Önce gündüz yürüyüş vardı. Sürekli haksızlıklara uğrayan ancak hakkını savunacak kimsesi olmayan Trabzonspor, 6 Mayıs 2005’teki devasa mitinginden sonra, ilk kez böylesi görkemli bir kalabalıkla başbakanın, muhalefet partilerinin, TFF’nin ve Fenerbahçe’nin karşısına dikildi. Her şey güzeldi, tek yanlış hala Aziz Yıldırım ve Fenerbahçe üzerine gitme ısrarıydı. Artık o günler geçildi. Hedef Başbakan ve onun yağdanlıkları, TFF ve kurullarıyla birlikte muhalefet partilerin genel başkanları olmalıydı. Unutulmasın ki kupamız da, adalet de onların elinde…

**---

Sonra akşam bir derbi mücadelesi vardı. Mustafa Akçay ve öğrencilerinin ilk kez bir büyük maç kazanma amacıyla sahaya çıktığı Beşiktaş karşılaşmasının mutlak kazanılması gerekiyordu ki; tüm takıma özgüven gelsin, yolu açılsın.  Ve muhteşem taraftar desteğini arkasında bulan Trabzonspor maça öyle bir başladı ki, Beşiktaş topu görmedi dersek abartmış olmayız. Olcan’ın soldan bindirmeleri, Adrian’ın hareketli futbolu ve Emre Güral’ın bir santrafor olarak harika işler yapması, Beşiktaş’ı dağıttı.Emre’nin enfes golünden sonra nedense geri çekilme hastalığı depreşti.

Ama buna rağmen rakip orta sahada top yapsa da, pozisyonların büyük bölümünü bulan Trabzonspor’du. Savunmada Bosingwa, Mustıafa ve Aykut ilk yarıda kusursuzdu. Hakem Yunus Yıldırım ise rezaletti. Hele Necip’in Yusuf’u indirdiği pozisyonda faule hükmedip, kırmızı kartını göstermemesi skandaldı. Ona, Aziz Yıldırım gibiler gerekiyor her halde… Çünkü Kadıköy’e bile girişini yasaklamıştı bir ara… Bu isme düdük vermenin bile sakıncalı olduğunu bir kez daha gördük dün akşam..
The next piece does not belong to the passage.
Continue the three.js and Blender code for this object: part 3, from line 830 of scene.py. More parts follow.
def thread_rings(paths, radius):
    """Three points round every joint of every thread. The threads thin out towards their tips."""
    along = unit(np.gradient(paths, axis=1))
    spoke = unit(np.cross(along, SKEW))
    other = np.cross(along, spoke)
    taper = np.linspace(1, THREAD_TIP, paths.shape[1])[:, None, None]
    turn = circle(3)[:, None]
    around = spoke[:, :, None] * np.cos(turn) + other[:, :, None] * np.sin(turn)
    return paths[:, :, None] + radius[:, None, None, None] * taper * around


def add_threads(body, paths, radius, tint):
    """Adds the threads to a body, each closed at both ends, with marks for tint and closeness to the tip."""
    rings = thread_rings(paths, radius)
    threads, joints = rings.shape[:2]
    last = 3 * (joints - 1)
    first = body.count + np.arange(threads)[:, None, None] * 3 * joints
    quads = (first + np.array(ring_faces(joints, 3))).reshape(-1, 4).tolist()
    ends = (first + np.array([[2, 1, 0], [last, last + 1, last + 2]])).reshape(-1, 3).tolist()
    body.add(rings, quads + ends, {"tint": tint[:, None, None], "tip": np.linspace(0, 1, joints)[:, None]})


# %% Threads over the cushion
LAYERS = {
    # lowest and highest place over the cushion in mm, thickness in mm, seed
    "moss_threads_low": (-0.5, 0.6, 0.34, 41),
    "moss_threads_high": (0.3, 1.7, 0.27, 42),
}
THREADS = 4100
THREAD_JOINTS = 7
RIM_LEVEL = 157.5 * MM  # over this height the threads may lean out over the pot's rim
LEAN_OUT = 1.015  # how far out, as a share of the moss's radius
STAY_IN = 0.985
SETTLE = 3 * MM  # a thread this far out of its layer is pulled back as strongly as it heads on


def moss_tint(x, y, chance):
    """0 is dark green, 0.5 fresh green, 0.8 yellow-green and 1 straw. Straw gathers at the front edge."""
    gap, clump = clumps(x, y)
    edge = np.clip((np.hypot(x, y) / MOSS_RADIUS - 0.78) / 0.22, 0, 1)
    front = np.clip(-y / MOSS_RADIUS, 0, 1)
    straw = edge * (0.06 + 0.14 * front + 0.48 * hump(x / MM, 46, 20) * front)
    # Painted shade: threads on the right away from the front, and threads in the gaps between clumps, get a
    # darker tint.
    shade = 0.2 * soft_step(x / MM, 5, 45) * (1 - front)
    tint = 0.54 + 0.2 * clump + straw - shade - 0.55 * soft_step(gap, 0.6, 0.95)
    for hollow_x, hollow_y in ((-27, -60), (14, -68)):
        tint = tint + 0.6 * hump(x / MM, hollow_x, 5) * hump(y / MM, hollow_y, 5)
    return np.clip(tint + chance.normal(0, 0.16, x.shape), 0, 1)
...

İkinci yarıda Beşiktaş daha ataktı. Bu da doğal karşılanmalı ama Trabzonspor zaman zaman tehlikeli ataklar geliştirdi. Bunları Malouda, Olcan gibi isimlerle değerlendiremedi. Mustafa Yumlu mükemmel bir ikinci yarı çıkarırken, hem takımını atağa kaldıran, hem de savunmada geçit vermeyen isimdi. Maçta artık skorun lehimize biteceği dakikalara girmiştik, Beşiktaş bir korner  kazandı. Atiba kafayı vurdu, Onur çıkardı ama sağ arka direkte olması gereken Bosingwa, yerinde olmayınca Almeida direğin dibinde kafayla topu filelere gönderdi ve maçın sonucunu ilan etti. Ama bu sonuçta hakem Yunus Yıldırım’ın rezil yönetimi kadar, Bosingwa’nın da sorumsuzluğu vardı.